# START OF Recorded data
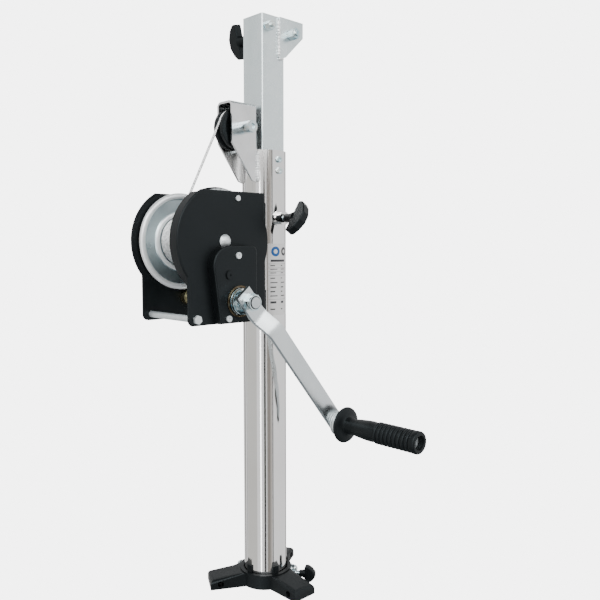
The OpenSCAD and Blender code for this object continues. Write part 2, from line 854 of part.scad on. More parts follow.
// A wing knob on a stem, its screw hole towards the origin and its axis along +X
module wing_knob(span, depth, width, stem, screw_r) {
    bulge_r = (pow(span / 2, 2) + pow(depth * 0.6, 2)) / (2 * depth * 0.6);
    color("#1a1b1d") difference() {
        union() {
            rod(screw_r + 1.6, 0, stem + 1);
            translate([stem, -width / 2, 0]) rotate([90, 0, 0]) mirror([0, 0, 1])
                linear_extrude(width) intersection() {
                    translate([depth - bulge_r, 0]) circle(bulge_r);
                    translate([0, -span / 2]) square([depth + 1, span]);
                }
        }
        rod(screw_r + fit, -1, stem + 5);
    }
}

module lock_pad() {
    color("#b08d4a") rod(3.6, inner_w / 2 + slip, 24.6, 0, lock_z);
}

module lock_screw() {
    color("#b9c4c9") rod(4, 24.7, 64, 0, lock_z);
}

module lock_knob() {
    translate([43.5, 0, lock_z]) rotate([-knob_tilt, 0, 0]) wing_knob(47, 19, 12, 17, 4);
}

module head_pad() {
    color("#b08d4a") rod(3.6, -18, -13, 0, head_z);
}

module head_screw() {
    color("#b9c4c9") rod(4, -52, -18.1, 0, head_z);
}

module head_knob() {
    translate([-36, 0, head_z]) rotate([14, 0, 0]) mirror([1, 0, 0]) wing_knob(47, 19, 12, 12, 4);
}

module hub_pad() {
    color("#b08d4a") rotate([0, 0, hub_knob_angle]) rod(2.8, outer_r + slip, outer_r + 2.2, 0, hub_knob_z);
}

module hub_screw() {
    color("#b9c4c9") rotate([0, 0, hub_knob_angle]) rod(hub_screw_r, outer_r + 2.3, 60, 0, hub_knob_z);
}

module hub_knob() {
    rotate([0, 0, hub_knob_angle]) translate([50, 0, hub_knob_z])
        wing_knob(24, 15, 10, 8, hub_screw_r);
}

hub();
hub_liner();
hub_bolts();
outer_tube();
top_guide();
guide_screws();
lock_boss();
tube_label();
pulley_bracket();
sheave_axle();
sheave_nut();
far_plate();
near_plate();
back_plate();
mast_saddles();
saddle_bolts();
gear_cover();
pinion_cover();
tie_rods();
cover_screws();
drum_shaft();
pinion_bushes();
cover_ring();
pawl_pin();
lift_rope();
rope_wrap();
rope_drop();
inner_tube();
foot_slider();
rope_anchor();
head_gusset();
head_bolts();
head_boss();
drum_flanges();
drum_barrel();
drum_gear();
wound_rope();
rope_clamp();
pinion_shaft();
pinion();
ratchet_wheel();
brake_discs();
pressure_hub();
crank_arm();
crank_nut();
handle_bolt();
handle_grip();
sheave();
pawl();
lock_pad();
lock_screw();
lock_knob();
head_pad();
head_screw();
head_knob();
hub_pad();
hub_screw();
hub_knob();
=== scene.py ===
import json
import math

import bmesh
import bpy
from mathutils import Matrix, Vector

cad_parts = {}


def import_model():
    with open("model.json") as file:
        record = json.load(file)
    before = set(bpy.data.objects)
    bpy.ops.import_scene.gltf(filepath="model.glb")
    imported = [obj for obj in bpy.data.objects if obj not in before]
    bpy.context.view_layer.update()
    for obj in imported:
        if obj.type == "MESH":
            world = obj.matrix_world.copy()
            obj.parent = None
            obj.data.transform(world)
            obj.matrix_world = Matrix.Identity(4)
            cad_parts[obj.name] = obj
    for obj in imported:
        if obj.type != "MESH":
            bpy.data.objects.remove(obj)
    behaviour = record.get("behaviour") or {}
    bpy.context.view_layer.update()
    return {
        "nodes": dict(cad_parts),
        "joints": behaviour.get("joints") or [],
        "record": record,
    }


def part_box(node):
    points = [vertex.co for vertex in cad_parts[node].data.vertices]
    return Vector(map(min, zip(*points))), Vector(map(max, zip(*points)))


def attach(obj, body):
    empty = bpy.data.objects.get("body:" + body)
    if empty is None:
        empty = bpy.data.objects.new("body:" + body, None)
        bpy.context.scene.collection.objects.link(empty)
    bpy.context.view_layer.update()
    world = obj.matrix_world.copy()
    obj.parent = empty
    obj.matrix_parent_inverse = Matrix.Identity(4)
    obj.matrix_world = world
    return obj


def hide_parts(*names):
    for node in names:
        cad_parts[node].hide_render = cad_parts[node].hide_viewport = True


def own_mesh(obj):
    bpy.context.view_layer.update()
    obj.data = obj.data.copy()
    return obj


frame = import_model()

# ---------- camera: the photograph's viewing angle ----------

CAMERA_PLACE = (0.7271, -0.6374, 0.478)
CAMERA_AZIMUTH = 45.82
CAMERA_PITCH = 4.52
CAMERA_LENS = 41.62

# ---------- shader helpers ----------

NOISE_ROUGHNESS = 0.55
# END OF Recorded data
■ Instruction: Give back the whole listing, word for word.

■ The completed task:
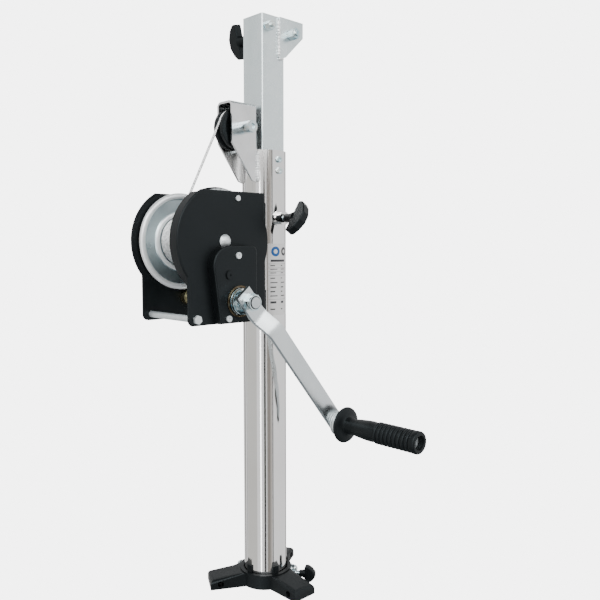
The OpenSCAD and Blender code for this object continues. Write part 2, from line 854 of part.scad on. More parts follow.
// A wing knob on a stem, its screw hole towards the origin and its axis along +X
module wing_knob(span, depth, width, stem, screw_r) {
    bulge_r = (pow(span / 2, 2) + pow(depth * 0.6, 2)) / (2 * depth * 0.6);
    color("#1a1b1d") difference() {
        union() {
            rod(screw_r + 1.6, 0, stem + 1);
            translate([stem, -width / 2, 0]) rotate([90, 0, 0]) mirror([0, 0, 1])
                linear_extrude(width) intersection() {
                    translate([depth - bulge_r, 0]) circle(bulge_r);
                    translate([0, -span / 2]) square([depth + 1, span]);
                }
        }
        rod(screw_r + fit, -1, stem + 5);
    }
}

module lock_pad() {
    color("#b08d4a") rod(3.6, inner_w / 2 + slip, 24.6, 0, lock_z);
}

module lock_screw() {
    color("#b9c4c9") rod(4, 24.7, 64, 0, lock_z);
}

module lock_knob() {
    translate([43.5, 0, lock_z]) rotate([-knob_tilt, 0, 0]) wing_knob(47, 19, 12, 17, 4);
}

module head_pad() {
    color("#b08d4a") rod(3.6, -18, -13, 0, head_z);
}

module head_screw() {
    color("#b9c4c9") rod(4, -52, -18.1, 0, head_z);
}

module head_knob() {
    translate([-36, 0, head_z]) rotate([14, 0, 0]) mirror([1, 0, 0]) wing_knob(47, 19, 12, 12, 4);
}

module hub_pad() {
    color("#b08d4a") rotate([0, 0, hub_knob_angle]) rod(2.8, outer_r + slip, outer_r + 2.2, 0, hub_knob_z);
}

module hub_screw() {
    color("#b9c4c9") rotate([0, 0, hub_knob_angle]) rod(hub_screw_r, outer_r + 2.3, 60, 0, hub_knob_z);
}

module hub_knob() {
    rotate([0, 0, hub_knob_angle]) translate([50, 0, hub_knob_z])
        wing_knob(24, 15, 10, 8, hub_screw_r);
}

hub();
hub_liner();
hub_bolts();
outer_tube();
top_guide();
guide_screws();
lock_boss();
tube_label();
pulley_bracket();
sheave_axle();
sheave_nut();
far_plate();
near_plate();
back_plate();
mast_saddles();
saddle_bolts();
gear_cover();
pinion_cover();
tie_rods();
cover_screws();
drum_shaft();
pinion_bushes();
cover_ring();
pawl_pin();
lift_rope();
rope_wrap();
rope_drop();
inner_tube();
foot_slider();
rope_anchor();
head_gusset();
head_bolts();
head_boss();
drum_flanges();
drum_barrel();
drum_gear();
wound_rope();
rope_clamp();
pinion_shaft();
pinion();
ratchet_wheel();
brake_discs();
pressure_hub();
crank_arm();
crank_nut();
handle_bolt();
handle_grip();
sheave();
pawl();
lock_pad();
lock_screw();
lock_knob();
head_pad();
head_screw();
head_knob();
hub_pad();
hub_screw();
hub_knob();
=== scene.py ===
import json
import math

import bmesh
import bpy
from mathutils import Matrix, Vector

cad_parts = {}


def import_model():
    with open("model.json") as file:
        record = json.load(file)
    before = set(bpy.data.objects)
    bpy.ops.import_scene.gltf(filepath="model.glb")
    imported = [obj for obj in bpy.data.objects if obj not in before]
    bpy.context.view_layer.update()
    for obj in imported:
        if obj.type == "MESH":
            world = obj.matrix_world.copy()
            obj.parent = None
            obj.data.transform(world)
            obj.matrix_world = Matrix.Identity(4)
            cad_parts[obj.name] = obj
    for obj in imported:
        if obj.type != "MESH":
            bpy.data.objects.remove(obj)
    behaviour = record.get("behaviour") or {}
    bpy.context.view_layer.update()
    return {
        "nodes": dict(cad_parts),
        "joints": behaviour.get("joints") or [],
        "record": record,
    }


def part_box(node):
    points = [vertex.co for vertex in cad_parts[node].data.vertices]
    return Vector(map(min, zip(*points))), Vector(map(max, zip(*points)))


def attach(obj, body):
    empty = bpy.data.objects.get("body:" + body)
    if empty is None:
        empty = bpy.data.objects.new("body:" + body, None)
        bpy.context.scene.collection.objects.link(empty)
    bpy.context.view_layer.update()
    world = obj.matrix_world.copy()
    obj.parent = empty
    obj.matrix_parent_inverse = Matrix.Identity(4)
    obj.matrix_world = world
    return obj


def hide_parts(*names):
    for node in names:
        cad_parts[node].hide_render = cad_parts[node].hide_viewport = True


def own_mesh(obj):
    bpy.context.view_layer.update()
    obj.data = obj.data.copy()
    return obj


frame = import_model()

# ---------- camera: the photograph's viewing angle ----------

CAMERA_PLACE = (0.7271, -0.6374, 0.478)
CAMERA_AZIMUTH = 45.82
CAMERA_PITCH = 4.52
CAMERA_LENS = 41.62

# ---------- shader helpers ----------

NOISE_ROUGHNESS = 0.55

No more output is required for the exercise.